3. You do — independent practice
Show working under each problem. Foundation = single rule; standard = combine two ideas; extension = compare or evaluate.
Foundation — single calculation
3.1 A fair die is rolled. Find the theoretical probability of rolling a 5. 1 mark
3.2 A coin is tossed 50 times. Heads come up 22 times. Find the experimental P(head) as a decimal. 1 mark
3.3 A die is rolled 60 times. How many 6s do you expect? 1 mark
3.4 A spinner has 5 equal sections. What is the theoretical probability of landing on any one section? Express as a fraction and a decimal. 1 mark
Standard — combine two ideas
3.5 A die is rolled 90 times. (a) How many of each number are expected? (b) If the number 4 actually appears 20 times, find the experimental P(4). 2 marks
3.6 A bag has unknown marbles. After 100 draws (with replacement), 40 are red. (a) Estimate P(red). (b) If the bag holds 250 marbles, roughly how many are red? 2 marks
Extension — compare and reason
3.7 A coin is tossed three times: 10, 100, 1000 tosses. The heads counts are 7, 54 and 503 respectively. Calculate experimental P(head) for each, then explain in one sentence which result is most trustworthy and why. 3 marks
3.8 A die is rolled 600 times. Theoretical P(6) = 1/6. The number 6 actually appears 145 times. (a) What was expected? (b) By how much does experimental P differ from theoretical? (c) Is this difference small enough to ignore? Explain. 3 marks
How did this worksheet feel?
What I'll revisit before next class:
Section 2 — We do (faded spinner)
Step 1: theoretical P(red) = 1 ÷ 4 = 0.25.
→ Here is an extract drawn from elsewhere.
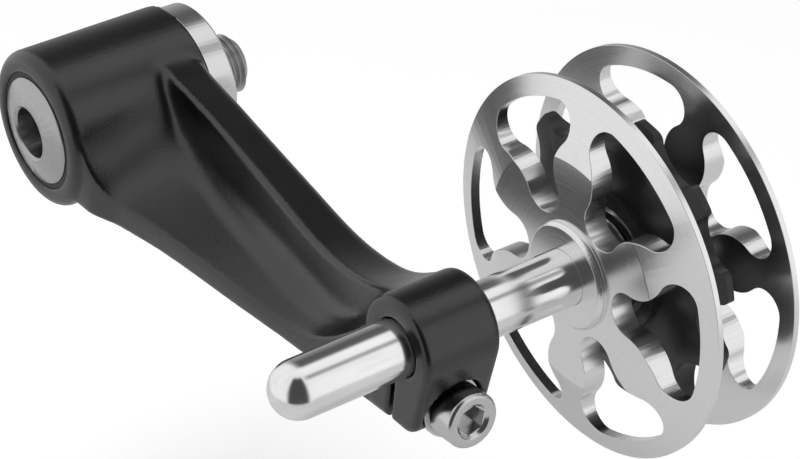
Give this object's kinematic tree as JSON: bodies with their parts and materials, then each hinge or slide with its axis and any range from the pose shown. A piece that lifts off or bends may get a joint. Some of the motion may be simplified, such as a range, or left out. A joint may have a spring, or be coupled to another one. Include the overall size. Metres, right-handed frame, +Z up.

Step 2: expected = 80 × 0.25 = 20 reds.
Step 3: experimental P(red) = 25 ÷ 80 = 0.3125.
Step 4: experimental is higher than theoretical. With only 80 spins, this difference is most likely due to random variation (not enough trials).
3.1 — Theoretical P(5) on a die
One favourable outcome (the 5), six possible outcomes. P(5) = 1/6 ≈ 0.167.
3.2 — Experimental P(head)
P(head) = 22 ÷ 50 = 0.44.
3.3 — Expected 6s in 60 rolls
Expected = 60 × (1/6) = 10 sixes.
3.4 — 5-section spinner
P(any section) = 1/5 = 0.2.
3.5 — Die rolled 90 times
(a) Expected of each number = 90 ÷ 6 = 15.
(b) Experimental P(4) = 20 ÷ 90 = 2/9 ≈ 0.222.
3.6 — Marble bag
(a) Experimental P(red) ≈ 40 ÷ 100 = 0.4.
(b) About 0.4 × 250 = 100 red marbles.
3.7 — Coin tosses 10 / 100 / 1000
P(head) = 7/10 = 0.7; 54/100 = 0.54; 503/1000 = 0.503.
The 1000-toss result is most trustworthy because more trials reduce random variation — by the law of large numbers, experimental probability approaches the theoretical 0.5 as trials grow.
3.8 — Die rolled 600 times
(a) Expected = 600 ÷ 6 = 100 sixes.
(b) Experimental P(6) = 145 ÷ 600 ≈ 0.2417. Theoretical = 1/6 ≈ 0.1667. Difference ≈ 0.075.
(c) Probably not negligible — getting 145 sixes when 100 were expected is 45 more than expected. With this many trials, random variation alone is unlikely to cause that big a gap, so the die may be biased and should be tested further.